28. Com muita veneração, os católicos pegaram a imagem e a levaram consigo; no caminho encontraram um senhor nobre de nome Guarda da Villa que insistentemente pediu a imagem para colocá-la em sua capela. Eles lha deram. Com a chegada dos católicos à cidade da Bahia divulgou-se logo o milagre feito em favor de seu santo. Diante disso, os Frades Menores Capuchinhos desta cidade foram à casa de Guarcia pedir a imagem, transladando-a com grande solenidade e alegria ao convento de S. Francisco, onde se conserva com muita devoção e reverência num altar a ela dedicado. A imagem é sobremaneira bela; com estas chagas vermelhas parece ornada com o martírio. Aliás, tal martírio Santo Antônio sempre desejou em vida; foi este incontido desejo que o levou da Ordem dos Cônegos Regulares de S. Agostinho para a nossa Ordem. Quando morava no real convento de S. Cruz de Coimbra viu ainda com vida cinco Frades santos que o beatíssimo pai Francisco destinara para pregar a fé católica no reino de Miramolim; reviu-os mais tarde como mártires gloriosos. E se bem que não chegou a satisfazer o desejo do martírio na vida mortal, cumpriu-o nesta sua santa imagem etc.
29. Todos estes hereges que escaparam incólumes da fúria tempestuosa do mar devorador e nele não receberam os castigos perecidos por suas abominações e crueldades luteranas foram, por sua vez, punidos como os outros na cidade da Bahia, onde juntamente com seu comandante foram torturados e enforcados; eles mesmos foram suas próprias testemunhas ao confessarem seu crime iníquo diante de todos os magistrados eclesiásticos e civis; com apoio neles fez-se um sumário autêntico o qual se conserva neste convento, e mais um que foi remetido ao rei da Espanha. Filipe II, que logo decretou que a cidade tomasse Sto. Antônio por seu padroeiro e que em sua honra anualmente se celebrasse uma festa solene. A festa foi fixada para o quarto domingo do Advento, dia em que aquela santa imagem, triunfando dos seus inimigos, entrou na cidade da Bahia etc.

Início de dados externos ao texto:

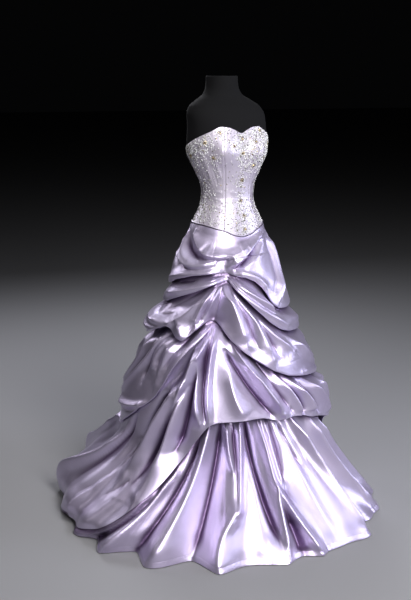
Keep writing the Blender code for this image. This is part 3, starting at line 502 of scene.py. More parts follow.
# %% [markdown]
# Now the layers are settled from the outside in. The first tier is free. The
# one beneath it is held back where the first covers it and swells to its
# full loft below that edge, and so on down to the underskirt. Each edge also
# curls under with a small roll, which the layer beneath leaves room for.
# %%
ROLL = {
    "tier_one": 0.0050, "tier_two": 0.0045, "tier_three": 0.0050,
    "swag": 0.0045, "overskirt": 0.0022, "underskirt": 0.0007,
}
waist_line = along_table(np.abs(FINE), BASQUE, 1) - 0.0007
TOPS = {
    "tier_one": waist_line, "underskirt": waist_line,
    "tier_two": EDGE_LINES["tier_one"] + 0.020,
    "tier_three": np.minimum(EDGE_LINES["tier_two"] + 0.020, EDGE_LINES["tier_one"] - 0.002),
    "swag": EDGE_LINES["tier_three"] + 0.028, "overskirt": EDGE_LINES["tier_three"] + 0.028,
}
LAYER_GAP, LET_OUT = 0.0030, 1.3


def roll_radius(layer, offset):
    return ROLL[layer] * np.clip(offset / 0.030, 0.25, 1.0)


def held_back(field, outer):
    """Keeps a layer inside the one that covers it, and lets it out below."""
    line = EDGE_LINES[outer][:, None]
    cover = sample(fields[outer], MAP_ANGLE, np.maximum(MAP_LEVEL, line))
    at_edge = 2 * roll_radius(outer, cover)
    room = at_edge * (1.0 - smoothstep(MAP_LEVEL - line, 0.020, 0.050)) + LAYER_GAP
    limit = cover - room + LET_OUT * np.maximum(0.0, line - 0.009 - MAP_LEVEL)
    share = 1.0 - 0.45 * smoothstep(MAP_LEVEL - line, -0.050, 0.0)
    held = np.minimum(field * share, limit)
    seat = smoothstep(MAP_LEVEL - line, 0.0, 0.022)
    held = held * (1.0 - 0.75 * seat)
    return np.maximum(held, LEAST_OFFSET)


COVERED_BY = {
    "tier_two": "tier_one", "tier_three": "tier_two", "swag": "tier_three",
    "overskirt": "tier_three", "underskirt": "overskirt",
}
LEAST_OFFSET, WAIST_OFFSET = CLOTH + 0.0012, 0.0055
fields = {}
rise_from_waist = smoothstep(TOPS["tier_one"][:, None] - MAP_LEVEL, 0.0, 0.030)
first = WAIST_OFFSET + (wanted("tier_one") - WAIST_OFFSET) * rise_from_waist
fields["tier_one"] = np.maximum(first, WAIST_OFFSET)
for layer in ("tier_two", "tier_three", "swag", "overskirt"):
    fields[layer] = held_back(wanted(layer), COVERED_BY[layer])

# The overskirt also has to pass inside the swag, between the swag's two ends.
over = fields["overskirt"]
swag_line = EDGE_LINES["swag"][:, None]
inside = fields["swag"] - 2 * ROLL["swag"] - LAYER_GAP
below_swag = np.minimum(over, inside + LET_OUT * (swag_line - MAP_LEVEL))
over_swag = np.where(MAP_LEVEL >= swag_line, np.minimum(over, inside), below_swag)
over_swag = np.maximum(over_swag, LEAST_OFFSET)
swag_turn = FINE % 360 - 360
span = smoothstep(np.minimum(SWAG_FIRST - swag_turn, swag_turn - SWAG_LAST), 0.0, 3.0)[:, None]
fields["overskirt"] = np.maximum(over * (1 - span) + over_swag * span, CLOTH + LAYER_GAP)

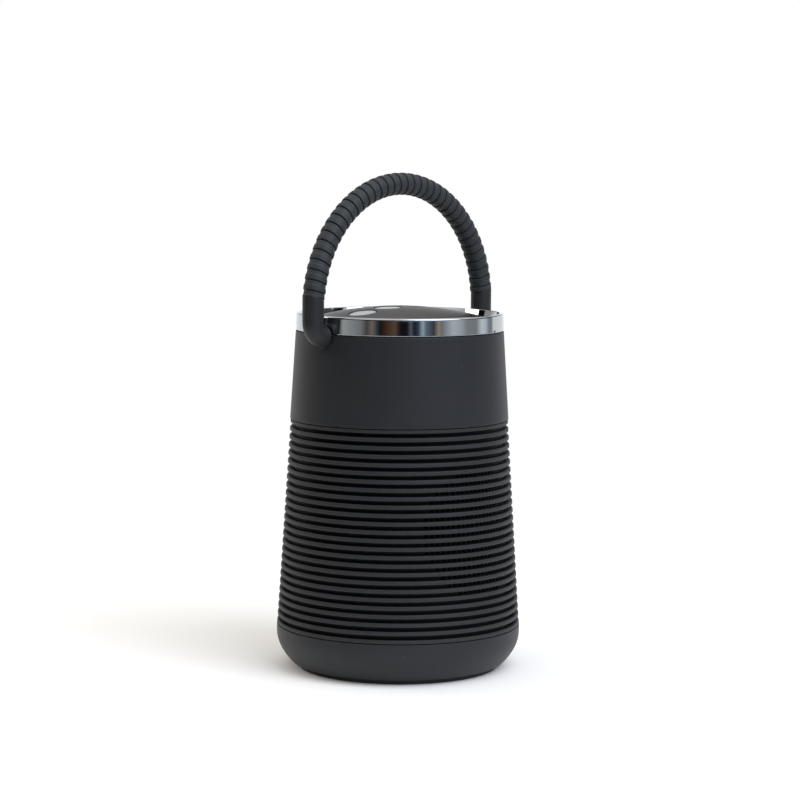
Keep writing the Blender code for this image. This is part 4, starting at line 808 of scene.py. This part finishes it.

30. Dois anos depois destes acontecimentos, da mesma La Rochelle partiu uma esquadra de 12 navios contra a predita cidade da Bahia, para destruí-la e vingar a morte do comandante Pão de Milho e companheiros. Mas Deus também livrou a cidade desta esquadra, em virtude dos méritos de seu protetor pois a maioria dos navios foi ao fundo diante da cidade; alguns soldados que escaparam do mar foram torturados e suspensos no patíbulo da mesma cidade etc."